Medical CON laws were designed to restrict health care spending in order to lower costs. The trouble is, they ended up restricting competition for medical services, driving up prices, stifling innovation and limiting access to care. That is why the federal government did away with its CON requirements in 1986, and why a dozen states quickly followed suit. Still, 36 states and the District of Columbia maintain these anti-competitive systems that jack up the prices of every medical procedure they regulate. Unfortunately, Georgia is one of the worst offenders.
Dr. Hugo D. Ribot Jr., M.D. and Dr. Malcolm Barfield, D.O. found out firsthand how counterproductive Georgia’s CON laws can be.
Dr. Ribot and Dr. Barfield are OB/GYNs who co-own an outpatient surgery center in Cartersville, Georgia. Between the two of them, they provide non-emergency surgical services to hundreds of Georgians and also deliver hundreds of babies each year. In October 2014, they decided to expand their surgery center to serve more patients by adding a second operating room and by allowing other surgeons to use their state-of-the-art facility. More doctors and more operating rooms mean flexibility to schedule more patients, increased efficiency, and better access to care. But first they had to get past Georgia’s CON laws.
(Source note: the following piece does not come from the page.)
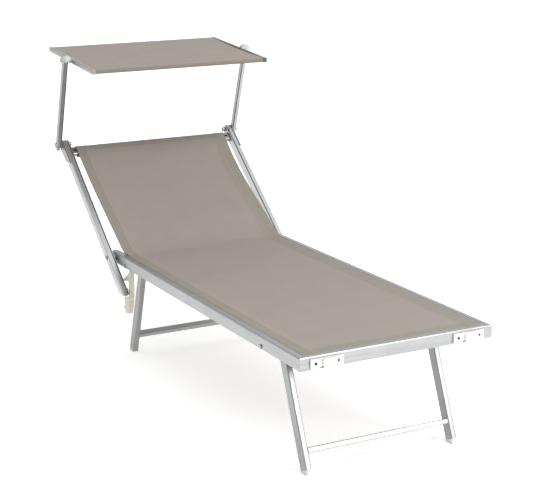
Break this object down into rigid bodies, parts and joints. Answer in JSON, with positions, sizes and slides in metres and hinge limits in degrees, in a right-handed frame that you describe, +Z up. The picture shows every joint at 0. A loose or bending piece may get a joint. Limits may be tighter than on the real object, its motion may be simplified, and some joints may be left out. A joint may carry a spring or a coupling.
{
  "type": "sun lounger with canopy",
  "caption": "Folding aluminium sun lounger with stretched taupe fabric, an adjustable backrest and a tilting sun canopy on two arms.",
  "frame": {"origin": "middle of the footprint, on the ground", "axes": "+X to the right seen from the foot end, +Y towards the head end and its canopy, +Z up"},
  "size_m": [0.749, 1.8884, 1.0455],
  "materials": {
    "aluminium": "satin anodised extrusion",
    "zinc_steel": "zinc plated",
    "black_steel": "black oxide",
    "white_nylon": "moulded, satin",
    "ivory_nylon": "moulded, matte",
    "grey_nylon": "moulded, matte",
    "green_nylon": "moulded, matte",
    "stone_nylon": "moulded, matte",
    "woven_fabric": "coated polyester weave"
  },
  "bodies": {
    "seat_frame": {"foot_crossbar": "aluminium", "rear_crossbar": "aluminium", "seat_fabric": "woven_fabric", "side_rail_left": "aluminium", "side_rail_right": "aluminium", "bumper_left": "white_nylon", "bumper_right": "white_nylon", "bumper_screw_left_a": "black_steel", "bumper_screw_left_b": "black_steel", "bumper_screw_right_a": "black_steel", "bumper_screw_right_b": "black_steel", "front_leg_bolt_left": "zinc_steel", "front_leg_bolt_right": "zinc_steel", "rear_leg_bolt_left": "zinc_steel", "rear_leg_bolt_right": "zinc_steel", "backrest_pivot_bolt_left": "zinc_steel", "backrest_pivot_bolt_right": "zinc_steel", "pivot_washer_left": "white_nylon", "pivot_washer_right": "white_nylon", "rack_pin_left": "zinc_steel", "rack_pin_right": "zinc_steel"},
    "rack_left": {"rack_left": "ivory_nylon"},
    "rack_right": {"rack_right": "ivory_nylon"},
    "front_leg_frame": {"front_leg_left": "aluminium", "front_leg_right": "aluminium", "front_foot_cap_left": "white_nylon", "front_foot_cap_right": "white_nylon", "front_leg_tube": "aluminium", "front_leg_crossbar": "aluminium"},
    "rear_leg_frame": {"rear_leg_left": "aluminium", "rear_leg_right": "aluminium", "rear_foot_cap_left": "white_nylon", "rear_foot_cap_right": "white_nylon", "rear_leg_tube": "aluminium", "rear_leg_crossbar": "aluminium"},
    "backrest": {"top_bar": "aluminium", "back_fabric": "woven_fabric", "backrest_tube_left": "aluminium", "backrest_tube_right": "aluminium", "tube_end_plug_left": "grey_nylon", "tube_end_plug_right": "grey_nylon", "joint_plate_left": "zinc_steel", "joint_plate_right": "zinc_steel", "rack_peg_left": "zinc_steel", "rack_peg_right": "zinc_steel", "arm_bolt_left": "zinc_steel", "arm_bolt_right": "zinc_steel"},
    "canopy_arms": {"canopy_arm_left": "aluminium", "canopy_arm_right": "aluminium"},
    "canopy": {"canopy_front_bar": "aluminium", "canopy_rear_bar": "aluminium", "canopy_fabric": "woven_fabric", "canopy_rail_left": "aluminium", "canopy_rail_right": "aluminium", "canopy_end_plug_left": "stone_nylon", "canopy_end_plug_right": "green_nylon", "canopy_hub_left": "white_nylon", "canopy_hub_right": "white_nylon", "hub_bolt_left": "zinc_steel", "hub_bolt_right": "zinc_steel"}
  },
  "joints": [
    {"name": "backrest_hinge", "type": "hinge", "parent": "seat_frame", "child": "backrest", "pos_m": [0, 0.41774, 0.36], "axis": [1, 0, 0], "range_deg": [-39.2, 25]},
    {"name": "front_leg_fold", "type": "hinge", "parent": "seat_frame", "child": "front_leg_frame", "pos_m": [0, -0.70696, 0.349], "axis": [1, 0, 0], "range_deg": [0, 111.9]},
    {"name": "rear_leg_fold", "type": "hinge", "parent": "seat_frame", "child": "rear_leg_frame", "pos_m": [0, 0.31894, 0.349], "axis": [1, 0, 0], "range_deg": [-108.8, 0]},
    {"name": "rack_left_swing", "type": "hinge", "parent": "seat_frame", "child": "rack_left", "pos_m": [0, 0.2852, 0.35], "axis": [1, 0, 0], "range_deg": [-45, 20]},
    {"name": "rack_right_swing", "type": "hinge", "parent": "seat_frame", "child": "rack_right", "pos_m": [0, 0.2852, 0.35], "axis": [1, 0, 0], "range_deg": [-45, 20]},
    {"name": "arm_hinge", "type": "hinge", "parent": "backrest", "child": "canopy_arms", "pos_m": [0, 0.83234, 0.69814], "axis": [1, 0, 0], "range_deg": [-60, 60]},
    {"name": "canopy_tilt", "type": "hinge", "parent": "canopy_arms", "child": "canopy", "pos_m": [0, 0.71824, 1.02033], "axis": [1, 0, 0], "range_deg": [-45, 45]}
  ]
}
Even though other doctors had asked to use the surgery center, before Dr. Ribot and Dr. Barfield could open their doors to more patients, they had to spend thousands of dollars and countless hours to prove that there is a “need” for more surgical services in the Cartersville area. They also had to overcome opposition from their competitors—existing hospitals in the surrounding area—that filed statements opposing the doctors’ CON application.
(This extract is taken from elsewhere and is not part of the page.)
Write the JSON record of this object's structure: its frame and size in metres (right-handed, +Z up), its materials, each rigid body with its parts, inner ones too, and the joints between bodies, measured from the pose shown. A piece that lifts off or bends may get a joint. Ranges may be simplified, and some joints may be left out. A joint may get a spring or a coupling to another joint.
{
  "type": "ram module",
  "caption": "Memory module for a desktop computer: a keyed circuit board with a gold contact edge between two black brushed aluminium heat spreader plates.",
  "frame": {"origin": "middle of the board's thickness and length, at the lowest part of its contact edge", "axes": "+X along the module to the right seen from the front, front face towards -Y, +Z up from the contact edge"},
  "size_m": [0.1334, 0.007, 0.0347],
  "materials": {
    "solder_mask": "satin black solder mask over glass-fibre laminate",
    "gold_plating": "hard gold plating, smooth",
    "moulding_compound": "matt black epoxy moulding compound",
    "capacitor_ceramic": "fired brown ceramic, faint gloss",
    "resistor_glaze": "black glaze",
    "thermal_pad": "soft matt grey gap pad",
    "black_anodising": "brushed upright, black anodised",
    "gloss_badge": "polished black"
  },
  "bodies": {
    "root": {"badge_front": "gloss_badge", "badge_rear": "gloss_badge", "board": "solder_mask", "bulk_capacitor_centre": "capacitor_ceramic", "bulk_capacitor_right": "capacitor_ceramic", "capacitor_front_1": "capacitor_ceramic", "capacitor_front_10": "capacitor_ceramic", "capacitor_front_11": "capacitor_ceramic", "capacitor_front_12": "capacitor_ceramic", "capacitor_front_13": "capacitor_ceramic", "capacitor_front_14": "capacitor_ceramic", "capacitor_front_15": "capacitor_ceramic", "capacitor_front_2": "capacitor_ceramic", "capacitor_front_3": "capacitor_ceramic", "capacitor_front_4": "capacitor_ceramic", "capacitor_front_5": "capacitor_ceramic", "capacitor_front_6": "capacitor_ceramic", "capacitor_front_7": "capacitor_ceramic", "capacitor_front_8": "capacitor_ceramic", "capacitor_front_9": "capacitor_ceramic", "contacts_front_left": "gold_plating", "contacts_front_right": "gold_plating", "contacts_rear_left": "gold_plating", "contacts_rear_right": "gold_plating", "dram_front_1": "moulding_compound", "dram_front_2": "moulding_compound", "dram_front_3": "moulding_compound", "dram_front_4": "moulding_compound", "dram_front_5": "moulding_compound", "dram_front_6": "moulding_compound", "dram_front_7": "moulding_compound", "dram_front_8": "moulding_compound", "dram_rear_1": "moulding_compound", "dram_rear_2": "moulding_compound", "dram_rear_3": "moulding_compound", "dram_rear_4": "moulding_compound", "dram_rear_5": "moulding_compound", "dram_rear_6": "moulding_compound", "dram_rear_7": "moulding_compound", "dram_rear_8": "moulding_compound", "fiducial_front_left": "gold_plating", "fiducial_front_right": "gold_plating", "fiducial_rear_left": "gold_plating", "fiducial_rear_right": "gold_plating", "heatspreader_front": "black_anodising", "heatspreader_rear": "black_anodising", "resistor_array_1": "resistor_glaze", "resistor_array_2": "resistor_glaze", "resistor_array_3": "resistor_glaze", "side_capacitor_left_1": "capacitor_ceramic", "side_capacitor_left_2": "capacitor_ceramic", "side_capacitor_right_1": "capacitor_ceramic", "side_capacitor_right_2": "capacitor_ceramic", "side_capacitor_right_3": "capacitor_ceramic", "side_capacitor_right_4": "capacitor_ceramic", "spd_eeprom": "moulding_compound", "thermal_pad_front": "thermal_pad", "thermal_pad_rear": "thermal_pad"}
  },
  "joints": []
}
After six months of waiting, in March 2015, the Georgia Department of Community Health protected the existing hospitals from competition and denied the doctors’ CON application. The bureaucrats decided that because Dr. Ribot and Dr. Barfield were not using their operating room to capacity, they could not allow other surgeons to use the operating room, or add a second operating room to provide more scheduling flexibility.
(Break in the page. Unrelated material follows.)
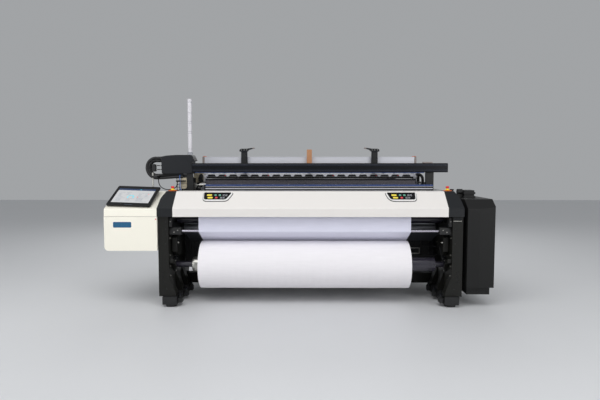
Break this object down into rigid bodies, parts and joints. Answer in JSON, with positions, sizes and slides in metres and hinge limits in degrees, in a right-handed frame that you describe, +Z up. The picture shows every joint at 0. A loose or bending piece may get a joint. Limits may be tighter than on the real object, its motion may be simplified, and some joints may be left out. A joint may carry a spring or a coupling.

This Goldwater Institute lawsuit seeks to end the CON program in order to enable patients to get the healthcare they need and to prevent medical practitioners from wasting thousands of dollars and countless hours trying to prove “need” to the State before they are allowed to offer their services to the public.
Case Logistics
Plaintiffs
- Women’s Surgical Center, LLC d/b/a Georgia Advanced Surgery Center for Women
- Dr. Hugo D. Ribot Jr., M.D.
- Dr. Malcolm Barfield, D.O.
Defendants
- Clyde L. Reese III, Esq., Commissioner of the Georgia Department of Community Health
- Rachel L. King, Esq., Health Planning Director, Georgia Department of Community Health
Court
Superior Court of Fulton County, Atlanta
Judge
TBD
Relief sought
We are asking the Georgia courts to strike down Georgia’s medical CON laws so that licensed doctors are able to offer their services to the public without first complying with anti-competitive restraints.
Date filed
June 30, 2015
Case Documents
Complaint for Declaratory Judgement and Injuctive Relief (6/30/2015)Response to Petition(2/4/2016)
Local Counsel
Glenn Delk graduated from Vanderbilt Law School in 1976. Since then, Mr. Delk specialized in civil dispute resolution and litigation in state and federal courts, with an emphasis on corporate and securities litigation, representing brokerage firms, companies and individuals. Mr. Delk has an “AV” rating from Martindale Hubbell, the highest rating possible and has received that rating for the last twenty years.
Graphs


Legal Team
Jim Manley Jim Manley is a senior attorney at the Goldwater Institute’s Scharf-Norton Center for Constitutional Litigation. Before joining the Goldwater Institute, Jim spent six years litigating cases defending free speech, the right to keep and bear arms, taxpayer rights, and property rights in state and federal courts. He is a graduate of the University of Colorado Law School.
Veronica Thorson Veronica Thorson is a staff attorney at the Goldwater Institute’s Scharf-Norton Center for Constitutional Litigation. Veronica earned her JD with pro bono distinction from the Sandra Day O’Connor College of Law at ASU, where she was an associate editor for the Arizona State Law Journal and a member of the Federalist Society. During law school, she completed an internship and a clerkship with the Goldwater Institute. Before law school, Veronica received an MFA in creative writing from ASU, where she was awarded an inaugural Virginia C. Piper Summer Fellowship for her fiction. She earned her BA in English from New Mexico State University, graduating with Distinction in University Honors.